OPINION | Major in passion, not cash—it’ll be worth it

Instead of following the money, study a field that can hold your interests.

While all people are created equal, not all college majors are.

In the current economic situation, it makes sense financially to major in a field that is growing, has lots of jobs and pays well.

But during undergraduate college years, it is better for students to study something that they will enjoy doing rather than taking the safe route.

The current disparity between different majors in employment rate and payment is startling.

According to a study by the Georgetown University Center on Education and the Workforce in January, the unemployment rate for those who major in architecture is 13.9 percent, while the rate for those majoring in areas such as engineering, the sciences, education and healthcare sits around 5.4 percent.

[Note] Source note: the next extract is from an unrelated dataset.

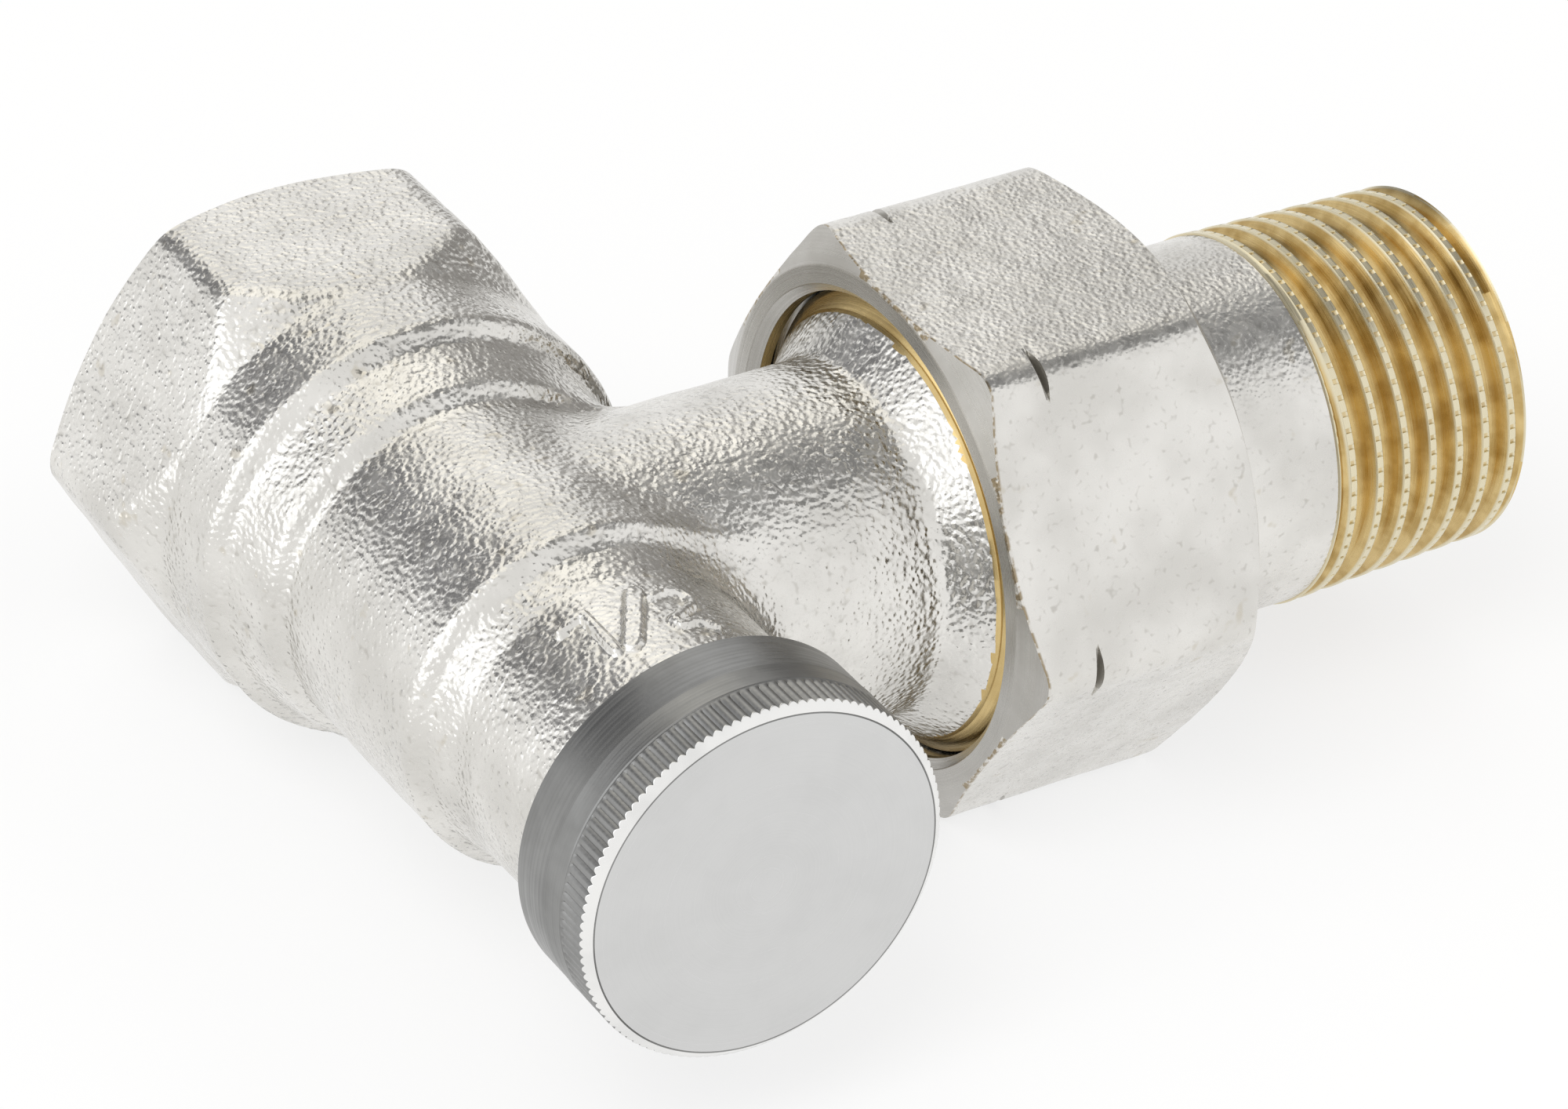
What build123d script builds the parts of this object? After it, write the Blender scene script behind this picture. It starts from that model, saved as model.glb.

The study also found that recent college graduates who majored in engineering earn a median wage of $55,000 while recent grads who majored in areas such as arts, psychology and social work earn $30,000.

Butler University has an excellent overall job, graduate and gap year program placement percentage, with 96 percent placement over the past five years and 100 percent for education and pharmacy majors, according to the university’s website.

Butler student Billy Klimczak, a sophomore marketing and strategic communications major with a Spanish minor, said that he does not worry about finding a job after graduation since he has a diverse major.

“My major is so ambiguous, and public relations is a fast-growing industry, so I don’t worry,” Klimczak said. “You do have to enjoy your major or occupation because you need to be able to go to work and like what you do.”

“The way I see it,” freshman education major Greg Rearden said, “your job is a huge part of your life so you might as well enjoy it.  The happiest people say they’ve never truly worked a day in their life because they love what they do.”

Unlike Klimczak, Rearden said that he is nervous about finding a job after graduation, since schools everywhere have been cutting back on the number of teachers they employ.

However, his point about the happiest people hits this issue right on the nose.

It does not matter if someone is the CEO of a multi-million dollar business, a pharmacist or a journalist if they are passionate about the work that they do.

If they are happy, then the paycheck should not be a factor.

Mark Twain said, “The law of work does seem utterly unfair—but there it is, and nothing can change it: the higher the pay in enjoyment the worker gets out of it, the higher shall be his pay in cash, too.”

So Butler students, next time you think about your major, think long and hard about if it is really, truly what you want to do with your life.

Will it make me happy?  Will it make me feel fulfilled?

These are questions that every college student should ask themselves.

Do not be the person who wakes up 25 years from now and realizes that  you hate what you do.